In the fee-shifting provision of the ADA and other federal civil rights statutes, Congress used the term "prevailing party" as a "legal term of art," indicating "one who has been awarded some relief by a court." Buckhannon Bd. & Care Home, Inc. v. W. Virginia Dep't of Health & Human Res., 532 U.S. 598, 603 (2001). Specifically, to achieve prevailing party status, a civil rights plaintiff must first show a "material alteration of the legal relationship of the parties in a manner which Congress sought to promote in the fee statute." Texas State Teachers Ass'n v. Garland Indep. Sch. Dist., 489 U.S. 782, 792-93 (1989); see Hutchinson, 636 F.3d at 9. Second, a plaintiff must show that this change in legal relationship was "judicially sanctioned," and was accompanied by "the necessary judicial imprimatur on the change." Buckhannon, 532 U.S. at 605; see Hutchinson, 636 F.3d at 9. It is primarily this second requirement of judicial imprimatur that the Board claims Mr. Sinapi has failed to meet with his TRO. ECF No. 45 at 11-12.
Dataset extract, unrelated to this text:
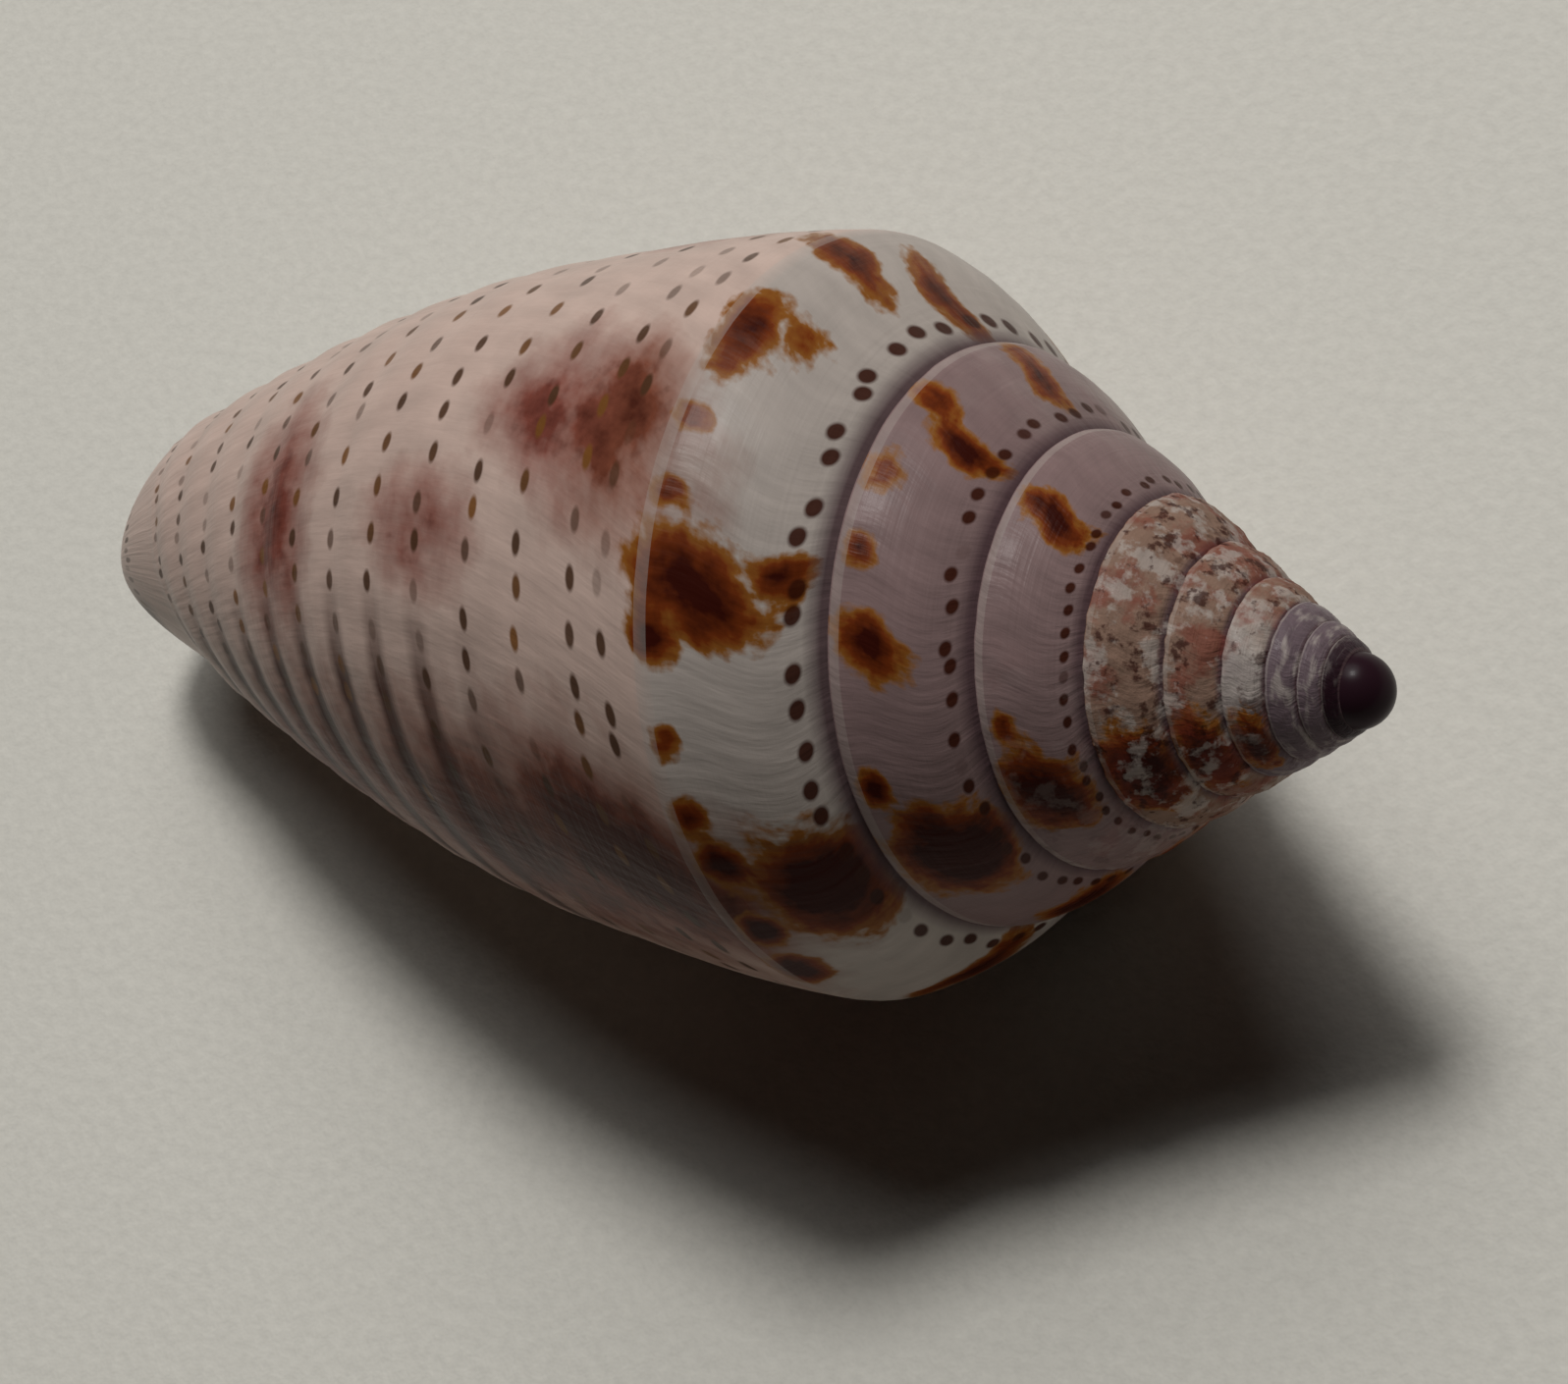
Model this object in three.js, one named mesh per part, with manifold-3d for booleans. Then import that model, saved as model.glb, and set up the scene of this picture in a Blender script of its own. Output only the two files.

The First Circuit and the Supreme Court have not spoken as to whether the judicial imprimatur requirement can be satisfied based on the court's granting of a TRO. Enforceable judgments on the merits as well as court-ordered consent decrees necessarily satisfy this requirement, Hutchinson, 636 F.3d at 9, and the First Circuit has held that other court dispositions can also evince judicial imprimatur. See id. at 11. Notably, the Third, Fifth, Ninth, Tenth, and District of Columbia Circuits as well as the District of Massachusetts have all held that a preliminary injunction can satisfy the judicial imprimatur requirement. See People Against Police Violence v. City of Pittsburgh, 520 F.3d 226 (3d Cir. 2008); Dearmore v. City of Garland, 519 F.3d 517 (5th Cir. 2008); Watson v. Cty of Riverside, 300 F.3d 1092 (9th Cir. 2002); Kansas Judicial Watch v. Stout, 653 F.3d 1230 (10th Cir. 2011); Select Milk Producers, Inc. v. Johanns, 400 F.3d 939 (D.C. Cir. 2005); Tri-City Cmty. Action Program, Inc. v. City of Maiden, 680 F. Supp. 2d 306 (D. Mass. 2010).
The Supreme Court has left open the question of whether, and in what circumstances, a grant of injunctive relief that later becomes moot can satisfy the judicial imprimatur requirement. Sole v. Wyner, 551 U.S. 74, 86 (2007) ("We express no view on whether, in the absence of a final decision on the merits . . . success in gaining a preliminary injunction may sometimes warrant an award of counsel fees.").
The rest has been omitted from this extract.